Environment

Environment

Saturday, February 25, 2017

Ventiladorder

In the past, air passed through the lower watermill cellar through the black grille next to the house, and the "door". When the watermill was stopped and the mill reservoir was broken the wind passed through the cellar by the black grill and the water tunnel.

When the workshop was built the back wall closed off that venting, and all humidity ended up in the garage. Apparently no one before realised that the black grill is a ventilation opening.

We tried to mend the humidity situation before, see solar ventilator. That did work well, especially for the atmosphere in the kitchen. However, ventilador 2 in the garage did not work at all. The humidity and volume of air are too great.



We asked Emilio (the builder) to make a nice big hole, where immediately very humid air started to pass, in large volumes.


The solar ventilator passes 60 m3 per hour to the outside, but only when the sun shines. In the evening and in the morning you could smell the cellar a bit, as the ventilation is then halted. We will switch to the grid.


This 230V ventilator has a capacity of 180 m3 per hour, day and night. It moves the air from the first cellar under the kitchen to the watermill cellar, and from there to the new opening in the back of the garage and to the black grille next to the house.

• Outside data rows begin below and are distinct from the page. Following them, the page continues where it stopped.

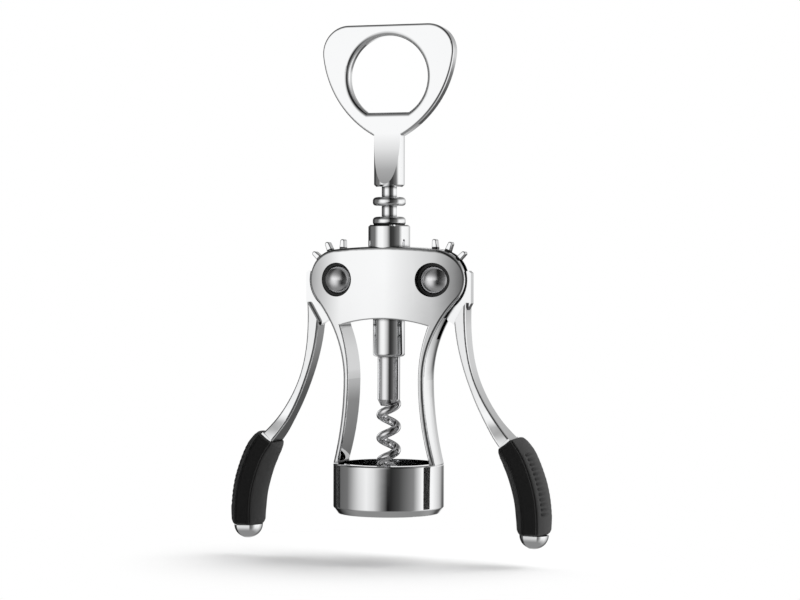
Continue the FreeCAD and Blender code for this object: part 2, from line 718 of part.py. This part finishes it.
def right_cap_shape():
    """A four-sided dome below the grip, with its stud in the tang."""
    place, direction = grip_station(1)
    start = place.add(direction * size("cap_gap"))
    sections = []
    for share in CAP_SHARES:
        scale = math.sqrt(1 - share ** 2)
        centre = start.add(direction * (size("cap_height") * share))
        sections.append(oval_section(centre, direction, size("cap_flat_half_width") * scale,
                                     size("cap_half_width") * scale,
                                     size("cap_half_depth") * scale))
    return Part.makeLoft(sections, True).fuse(stud_hole())


def make_lever(name, side):
    shapes = (("lever", right_lever_shape()), ("grip", right_grip_shape()),
              ("end_cap", right_cap_shape()))
    for part_name, shape in shapes:
        solid_piece("%s_%s" % (name, part_name), shape if side > 0 else mirrored(shape))


# ---- the whole corkscrew -------------------------------------------------------------------

make_frame()
make_ring("collar_liner", "dimensions.liner_radius", "dimensions.socket_radius", "0",
          "dimensions.seat_underside")
make_ring("neck_bush", "dimensions.bush_outer_radius", "dimensions.bush_inner_radius",
          "dimensions.bush_bottom", "dimensions.bush_top - dimensions.bush_bottom")
make_opener_handle()
make_rack_shaft()
keep(pin_cylinder("handle_cross_pin", "handle_pin_height"), "handle_pin")
keep(pin_cylinder("worm_cross_pin", "worm_pin_height"), "worm_pin")
make_worm()
for name, side in (("left", -1), ("right", 1)):
    make_pivot_pins(name, side)
    make_washer(name, side, "front")
    make_washer(name, side, "rear")
    make_lever(name, side)
document.recompute()

for item in document.Objects:
    if "Invalid" in item.State or "Error" in item.State:
        raise RuntimeError("%s failed: %s" % (item.Name, item.State))
for piece in pieces:
    if piece.Shape.isNull() or not piece.Shape.isValid():
        raise RuntimeError("%s has no valid shape" % piece.Label)

os.makedirs("parts", exist_ok=True)
for piece in pieces:
    piece.Shape.exportStep("parts/%s.step" % piece.Label)
    print("%-24s %2d solid  %9.1f mm3" % (piece.Label, len(piece.Shape.Solids), piece.Shape.Volume))
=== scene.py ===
"""Looks of the wing corkscrew: chrome castings, turned steel and black rubber in a white studio."""
import json
import math

import bpy
from mathutils import Matrix, Vector


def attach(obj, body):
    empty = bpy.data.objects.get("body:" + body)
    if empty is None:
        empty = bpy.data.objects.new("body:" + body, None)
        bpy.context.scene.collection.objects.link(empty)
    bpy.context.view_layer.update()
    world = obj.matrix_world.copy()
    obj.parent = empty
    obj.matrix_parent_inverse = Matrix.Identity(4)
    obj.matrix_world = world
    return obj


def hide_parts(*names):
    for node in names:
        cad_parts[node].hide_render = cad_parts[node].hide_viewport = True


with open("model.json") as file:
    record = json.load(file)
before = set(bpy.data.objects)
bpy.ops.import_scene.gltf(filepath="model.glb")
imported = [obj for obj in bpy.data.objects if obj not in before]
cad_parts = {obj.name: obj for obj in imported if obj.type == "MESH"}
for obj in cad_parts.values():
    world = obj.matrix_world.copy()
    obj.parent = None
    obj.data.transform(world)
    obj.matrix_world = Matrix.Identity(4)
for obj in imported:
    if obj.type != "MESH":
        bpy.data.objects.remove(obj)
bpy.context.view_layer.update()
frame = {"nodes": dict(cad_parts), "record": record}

MM = 0.001
SIDES = (("left", -1), ("right", 1))

# ---- camera --------------------------------------------------------------------------------

CAMERA_DISTANCE = 837.1 * MM      # from the shaft's axis
CAMERA_AZIMUTH = 19.12            # degrees to the right of the front
CAMERA_HEIGHT = 84.5 * MM
CAMERA_YAW = -0.26                # degrees, further off the axis
CAMERA_PITCH = 0.72               # degrees downwards
CAMERA_ROLL = 0.15                # degrees
CAMERA_LENS = 108.46              # mm
SENSOR_WIDTH = 36                 # mm


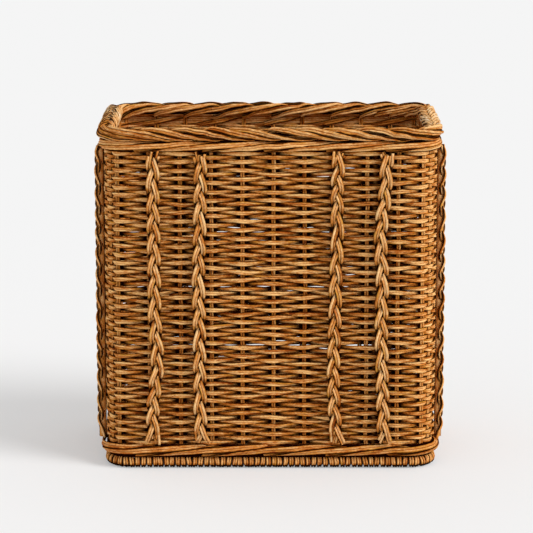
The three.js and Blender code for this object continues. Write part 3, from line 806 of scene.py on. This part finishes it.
def braid(
    name, length, bends, bottom, uneven, wrap, core_out, core_radius, core_raised, core_short
):
    """Three strands that cross in turn: with p = 2 pi (way down) / 65 mm and a third of a turn
    between strands, a strand lies 4.1 sin p mm to the side and 2.7 sin 2p mm in front of the
    braid's middle, so that it is in front while it goes outwards. `bends` are the mm by which
    that middle lies to the right at eight even steps from the top. At both ends the strands
    keep their slope and spread, and each rod ends in a cut of its own, up to `uneven` short. At
    the bottom they sink 3 mm towards the wall. A strand's two rods lie side by side, rolled a
    little about it, and are out of the painted shade where the strand is in front or spreads,
    and in it where the strand goes under. `wrap` is how far the painted light of a rod at the
    braid's side is turned sideways. The thick rod under the plait lies `core_out` in front of
    the stakes and stops `core_short` above the braid's end; it is kept dark, painted shade in the
    gaps of the plait. The argument after its radius is how raised it is: at 0 both its flanks are
    half in painted shade, and at -1.2 only the left one is out of it."""
    steps, spread_length, sink_length, sink_depth = 112, 0.008, 0.026, 0.003
    side_swing, middle_out, front_swing, end_drop = 0.0041, 0.0096, 0.0027, 0.0012
    half_width, pace_change = 0.0047, 0.004
    point, outward = outline(np.array(length))
    sideways = np.cross(up, outward)
    whole = braid_top - bottom
    grid = np.linspace(0, whole, 160)
    sway = through(np.linspace(0, whole, 8), np.array(bends)[:, None], grid)[:, 0] / 1000
    pace = pace_change * wander(1, grid, 0.3)[0]
    first, last = dice.uniform(0.006, 0.010), whole - dice.uniform(0.011, 0.014)
    begin = dice.uniform(0, whole_turn)
    paths, facing, raised = [], [], []
    for strand in range(3):
        plaited = np.clip(grid, first, last) + pace
        turned = whole_turn * plaited / (3 * lobe) + strand * whole_turn / 3 + begin
        aside = side_swing * np.sin(turned)
        slope = np.clip(np.gradient(aside, grid), -0.5, 0.5)
        slope_up = slope[np.searchsorted(grid, first) + 1]
        slope_down = slope[np.searchsorted(grid, last) - 2]
        aside = aside + np.minimum(grid - first, 0) * slope_up
        aside = aside + np.maximum(grid - last, 0) * slope_down
        loose = np.clip(np.maximum(first - grid, grid - last) / spread_length, 0, 1)
        ahead = middle_out + front_swing * np.sin(2 * turned) * (1 - 0.5 * loose)
        sink = np.clip((grid - whole + sink_length) / sink_length, 0, 1)
        ahead = ahead - end_drop * loose - sink_depth * sink**2
        for hand in (-1, 1):
            down = np.linspace(dice.uniform(0, uneven), whole - dice.uniform(0, uneven), steps)
            p = np.interp(down, grid, turned)
            heart = (
                point
                + sideways * np.interp(down, grid, sway + aside)[:, None]
                + outward * np.interp(down, grid, ahead)[:, None]
                + up * (braid_top - down)[:, None]
            )
            heading = unit(np.gradient(heart, axis=0))
            beside = unit(np.cross(heading, outward))
            roll = (0.1 * np.sin(3 * p + begin) - 0.2 * np.sin(p) * np.abs(np.sin(p)))[:, None]
            flat = beside * np.cos(roll) + outward * np.sin(roll)
            paths.append(heart + hand * braid_rod * flat)
            at_side = wrap * sideways * np.interp(down, grid, aside)[:, None] / half_width
            facing.append(unit(np.cross(flat, heading) + at_side - 0.65 * hand * flat))
            on_top = 0.65 + 2 * np.sin(2 * p) + 2 * np.interp(down, grid, loose)
            raised.append(np.clip(on_top, -1.2, 1))
    # The thick rod is mostly in painted shade: a dark rod that fills the gaps of the plait.
    down = np.linspace(first / 2, whole - core_short, steps)
    heart = point + sideways * np.interp(down, grid, sway)[:, None] + outward * core_out
    paths.append(heart + up * (braid_top - down)[:, None])
    facing.append(sideways + 0 * heart)
    raised.append(np.full(steps, core_raised))
    radius = braid_rod * (1 + 0.05 * wander(len(paths), np.linspace(0, whole, steps), 0.1))
    radius[-1] = core_radius
    lay_rods(
        f"{name}_strands",
        np.stack(paths),
        radius,
        outward,
        braid_finish,
        [name],
        sides=10,
        facing=np.stack(facing),
        raised=np.stack(raised),
    )


front_bends = [
    (-0.3, -0.6, 0.0, 0.3, 0.6, 2.9, -1.8, -2.3),
    (1.3, 1.0, 0.1, -1.2, -0.5, -0.3, 0.0, 1.0),
    (3.0, 1.2, 1.6, 0.3, -0.5, -1.7, -1.0, 2.2),
    (3.7, 1.8, -2.4, -0.3, -1.0, 0.0, 1.2, 2.6),
]
on_long_side = {
    "bottom": 0.0255, "uneven": 0.007, "wrap": 0.85,
    "core_out": 0.0073, "core_radius": 0.0033, "core_raised": -1.2, "core_short": 0.012,
}
at_end = {
    "bottom": 0.0215, "uneven": 0.002, "wrap": 1.6,
    "core_out": 0.0080, "core_radius": 0.0038, "core_raised": 0.0, "core_short": 0.002,
}
for k, wall in enumerate(("front", "right", "back", "left")):
    make = on_long_side if wall in ("front", "back") else at_end
    for number, spot in enumerate(braid_places[k]):
        bends = front_bends[number] if wall == "front" else dice.normal(0, 0.7, 8)
        braid(f"braid_{wall}_{number + 1}", side_middles[k] + spot, bends, **make)

# Studio: a plain pale floor that goes on behind the basket, one large soft lamp to the right of
# it and a little in front, 40 degrees high, and an even pale sky.
floor_half = 30
floor_mesh = bpy.data.meshes.new("studio_floor")
floor_corners = [(-1, -1), (1, -1), (1, 1), (-1, 1)]
floor_mesh.from_pydata(
    [(x * floor_half, y * floor_half, 0) for x, y in floor_corners], [], [(0, 1, 2, 3)]
)
floor = bpy.data.objects.new("studio_floor", floor_mesh)
bpy.context.scene.collection.objects.link(floor)
paper = bpy.data.materials.new("studio_paper")
paper.use_nodes = True
paper_nodes, paper_links = paper.node_tree.nodes, paper.node_tree.links
paper_skin = paper_nodes["Principled BSDF"]
paper_skin.inputs["Base Color"].default_value = (0.89, 0.89, 0.89, 1)
paper_skin.inputs["Roughness"].default_value = 0.9
paper_skin.inputs["Specular IOR Level"].default_value = 0.0
glow = paper_nodes.new("ShaderNodeEmission")
glow.inputs["Color"].default_value = (0.905, 0.905, 0.905, 1)
rays = paper_nodes.new("ShaderNodeLightPath").outputs
part_glow = paper_nodes.new("ShaderNodeMixShader")
glow_share = 0.35
seen_or_mirrored = weighed(
    paper_nodes, paper_links, "MAXIMUM", rays["Is Camera Ray"], rays["Is Glossy Ray"]
)
glows = weighed(paper_nodes, paper_links, "MULTIPLY", seen_or_mirrored, glow_share)
paper_links.new(glows, part_glow.inputs["Fac"])
paper_links.new(paper_skin.outputs["BSDF"], part_glow.inputs[1])
paper_links.new(glow.outputs["Emission"], part_glow.inputs[2])
paper_links.new(part_glow.outputs["Shader"], paper_nodes["Material Output"].inputs["Surface"])
floor_mesh.materials.append(paper)

lamp_data = bpy.data.lights.new("studio_lamp", "SUN")
lamp_data.energy = 2.1
lamp_data.angle = math.radians(28)
lamp = bpy.data.objects.new("studio_lamp", lamp_data)
lamp.rotation_euler = (math.radians(50), 0.0, math.radians(62))
bpy.context.scene.collection.objects.link(lamp)

sky = bpy.data.worlds.new("studio_sky")
bpy.context.scene.world = sky
sky.use_nodes = True
sky.node_tree.nodes["Background"].inputs["Color"].default_value = (1.0, 1.0, 1.0, 1)
sky.node_tree.nodes["Background"].inputs["Strength"].default_value = 0.6
bpy.context.scene.view_settings.view_transform = "Standard"
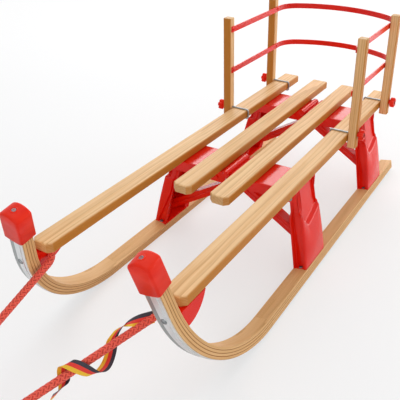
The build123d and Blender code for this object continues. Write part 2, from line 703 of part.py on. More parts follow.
# Knot: turns round the handle and a lump in which both strands end
with BuildPart() as knot:
    with BuildSketch(handle_mid):
        Circle(KNOT_R)
    extrude(amount=KNOT_W / 2, both=True)
    fillet(knot.edges().filter_by(GeomType.CIRCLE), ROPE_D / 2)
    with BuildSketch(handle_mid):
        with Locations((KNOT_LUMP_LEN / 2, 0)):
            RectangleRounded(KNOT_LUMP_LEN, KNOT_LUMP_H, ROPE_D / 2)
    extrude(amount=KNOT_LUMP_W / 2, both=True)
    with BuildSketch(handle_mid):
        Circle(HANDLE_R)
    extrude(amount=HANDLE_LEN, both=True, mode=Mode.SUBTRACT)
    for route in ROPE_ROUTES.values():
        with BuildSketch(rope_socket(route[:0:-1])):
            Circle(ROPE_D / 2 + FIT_GAP)
        extrude(amount=SOCKET_LEN, mode=Mode.SUBTRACT)
knot.part.label = "tow_knot"
export_step(knot.part, "parts/tow_knot.step")
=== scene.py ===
import bpy, bmesh
from math import asin, atan2, cos, hypot, pi, radians, sin
from mathutils import Matrix, Vector
from mathutils.kdtree import KDTree


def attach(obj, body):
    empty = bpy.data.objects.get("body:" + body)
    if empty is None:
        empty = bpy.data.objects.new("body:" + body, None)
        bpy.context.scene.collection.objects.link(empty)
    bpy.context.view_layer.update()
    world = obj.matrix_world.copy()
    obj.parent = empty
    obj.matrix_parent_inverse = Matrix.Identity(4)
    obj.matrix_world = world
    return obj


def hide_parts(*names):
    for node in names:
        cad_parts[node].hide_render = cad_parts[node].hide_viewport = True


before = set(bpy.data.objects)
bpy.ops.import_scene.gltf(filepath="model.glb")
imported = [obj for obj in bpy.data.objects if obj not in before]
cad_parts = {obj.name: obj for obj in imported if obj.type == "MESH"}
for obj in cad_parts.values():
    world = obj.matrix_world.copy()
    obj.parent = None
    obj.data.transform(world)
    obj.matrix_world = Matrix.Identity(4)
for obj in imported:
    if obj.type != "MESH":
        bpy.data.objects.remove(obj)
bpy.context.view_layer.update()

# Sizes repeated from the part's source, in metres
CANT = radians(11.5)
FOOT_X = 0.190
STRIP_W, CROWN_T, STRIP_H = 0.028, 0.0009, 0.0021
LAYER_T, LAYERS = 0.0055, 4
FLOOR_LIFT = STRIP_W / 2 * sin(CANT) - CROWN_T * cos(CANT)
BEND_START_Y, BEND_R, BEND_TURN, HORN_STRAIGHT = -0.278, 0.265, radians(79), 0.094
HORN_TIP = BEND_R * BEND_TURN + HORN_STRAIGHT
RUNNER_TOP = STRIP_H + LAYERS * LAYER_T
CAP_TOP_GAP, CAP_ARCH = 0.006, 0.008
TRESTLE_YS = (-0.037, 0.366)
LEG_RAKE, LEG_FOOT_LEN, LEG_CHANNEL, SHEET_T = -0.012, 0.102, 0.012, 0.002
LEG_TOP_LEN, LEG_DEPTH, LEG_NECK_V, LEG_TOP_V = 0.088, 0.030, 0.1777, 0.2005
BEAM_LEN, KNUCKLE_X, KNUCKLE_Z, KNUCKLE_BORE = 0.098, 0.011, 0.1975, 0.0075
STRUT_LOW, STRUT_PIVOT_Z, STRUT_WIDES = Vector((0.179, 0, 0.056)), 0.166, (0.030, 0.025)
SLAT_TOP_Z, SLAT_T, SLAT_EDGE_X, FIT_GAP = 0.222, 0.020, 0.162, 0.0003
POST_YS, POST_T = (0.209, 0.455), 0.022
RAIL_ZS, RAIL_T, WIRE_R = (0.325, 0.429), 0.003, 0.002
RAIL_FACE_X = SLAT_EDGE_X + FIT_GAP - RAIL_T
POST_OUT_X = SLAT_EDGE_X + FIT_GAP + POST_T
WIRE_Z = SLAT_TOP_Z + FIT_GAP + WIRE_R
KNOB_R, KNOB_T, KNOB_HUB_T = 0.013, 0.012, 0.004
ROPE_D = 0.012
HANDLE_R, HANDLE_LEN, HANDLE_ROUND = 0.014, 0.115, 0.005
KNOT_LIFT, KNOT_YAW = 0.0015, radians(15.5)
KNOT_MID = Vector((-0.132, -0.955, HANDLE_R + ROPE_D + KNOT_LIFT))

SIDES = (("left", -1), ("right", 1))
TRESTLES = tuple(zip(("front", "rear"), TRESTLE_YS))
POSTS = tuple(zip(("front", "rear"), POST_YS))


def placement(spot, x, y, z):
    """A place and its own three directions as one matrix."""
    return Matrix.Translation(spot) @ Matrix((x, y, z)).transposed().to_4x4()


# Camera
def place_camera():
    """The photograph's viewpoint. The focal length and offsets are in pixels of its frame."""
    azimuth, elevation, roll = radians(29.0), radians(28.92), radians(0.7)
    focal, off_right, off_down = 606.5, 40.74, -19.54
    eye, frame_width, sensor = Vector((0.58322, -1.08607, 0.82690)), 400, 36
    forward = Vector(
        (-sin(azimuth) * cos(elevation), cos(azimuth) * cos(elevation), -sin(elevation))
    )
    right = forward.cross(Vector((0, 0, 1))).normalized()
    up = right.cross(forward)
    across = right * cos(roll) + up * sin(roll)
    upright = up * cos(roll) - right * sin(roll)
    data = bpy.data.cameras.new("photo_camera")
    data.sensor_width = sensor
    data.lens = focal / frame_width * sensor
    data.shift_x = -off_right / frame_width
    data.shift_y = off_down / frame_width
    data.clip_start, data.clip_end = 0.01, 50
    data.dof.use_dof = False
    camera = bpy.data.objects.new("photo_camera", data)
    bpy.context.scene.collection.objects.link(camera)
    camera.matrix_world = placement(eye, across, upright, -forward)
    bpy.context.scene.camera = camera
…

Intention is that no more air flows from cellar to the kitchen, and to dry out the watermill cellar, so the garage stays dry. There is a sheet of plastic between the back of the garage and the garage, so the humid air is forced out through the new window.

It could be the solar ventilator in cellar 1 is no longer necessary, or even that the pipe up and out to the back of the house is better closed off. We'll see (smell).